George Will recently wrote an article titled Propaganda as pedagogy. Mr Will addresses some of my concerns about federal education programs. Here are some excerpts from his article:
The real vocation of some people entrusted with delivering primary and secondary education is to validate this proposition: The three R’s — formerly reading, ‘riting and ‘rithmetic — now are racism, reproduction and recycling…
Wisconsin’s DPI (Department of Public Instruction), in collaboration with the Orwellian-named federal program VISTA (Volunteers in Service to America; the “volunteers” are paid), urged white students to wear white wristbands “as a reminder about your privilege, and as a personal commitment to explain why you wear the wristband.”…
Today the school systems in 20 states employ more non-teachers than teachers. The Friedman Foundation for Educational Choice reports that between 1950 and 2009, while the number of K-12 students increased 96 percent, full-time equivalent school employees increased 386 percent. The number of teachers increased 252 percent, but the number of bureaucrats — including consciousness-raising sensitivity enforcers and other nonteachers — increased 702 percent. The report says states could have saved more than $24 billion annually if nonteaching staff had grown only as fast as student enrollment. And Americans wonder why their generous K-12 financing (higher per pupil than all but three of the 34 Organization for Economic Cooperation and Development nations) has done so little to improve reading, math and science scores…
Heather MacDonald notes that in 2011, while the University of California at San Diego was pruning academic offerings, it created a “vice chancellor for equity, diversity and inclusion” to augment a diversity apparatus that included an assistant vice chancellor for diversity; faculty advisers, staff, graduate and undergraduate diversity coordinators and liaisons; a director of development for diversity initiatives; the Committee on Gender Identity and Sexual Orientation Issues; the Diversity Council; the Campus Council on Climate, Culture and Inclusion; and much more. Perhaps tens of millions could be diverted from progressive gestures to academic purposes by abolishing on every American campus every administrative position whose title contains the words “diversity,” “equity,” “race,” “ethnicity,” “sustainability,” “green,” “gender,” “inclusion,” “identity,” “interconnectivity,” “globalization,” “climate,” “campus climate,” “cross- cultural” or “multiculturalism.”
So George Will is telling us that education has become a propaganda machine and that education dollars are not being used to educate they are being used to indoctrinate.
This reminds me of communist nations both past and present that teach the children to spy on their own parents and inform the authorities if their parents say anything opposed to the beliefs of the regime. Are we looking at a time when political correctness will be forced upon our children? Are we already there? That scares me more than just a little bit.
I don’t think Glenn Beck’s and Michelle Malkin’s fears are the result of hyper-inflated paranoia so much as it is looking into the future and observing how this administration always lies to us upfront in order to hide their real intentions.
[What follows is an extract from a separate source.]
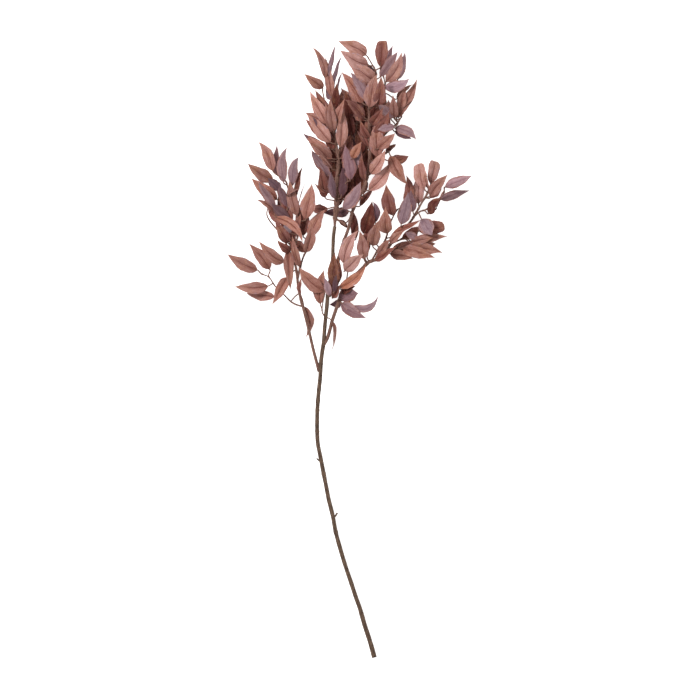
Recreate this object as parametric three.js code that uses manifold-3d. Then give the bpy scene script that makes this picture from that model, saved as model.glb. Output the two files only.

As Obamacare falls apart and destroys our freedom of choice in healthcare are we going to allow this administration to do to education what it appears they are succeeding at doing to healthcare?
The more I watch what Obama and his fellow liberals are trying to do to this nation the more adamant I become about the need to enforce the Tenth Amendment. Just to remind you. It states:
The powers not delegated to the United States by the Constitution, nor prohibited by it to the States, are reserved to the States respectively, or to the people.
Education is not one of the enumerated powers granted to the federal government in article 1, section 8. The federal government does not have the right to control education. Furthermore, I believe the primary reason our educational system is such a mess is because control of education has gone from the state control to the federal control.
The solution to the education problem is to put the control of education back in the lap of the States and the people rather than pushing out one more “new” federal program in an attempt at fixing education. The federal solution always promises great results, it always also costs a lot of money. But each new federal education program is always more controlling and intrusive than the last progressive attempt to fix the problem. We don’t need more government control of education we need less.
Freedom is the answer, not totalitarian control of our lives in the health care and possibly soon the education arena. Please weight in. I need to hear what you think about common core.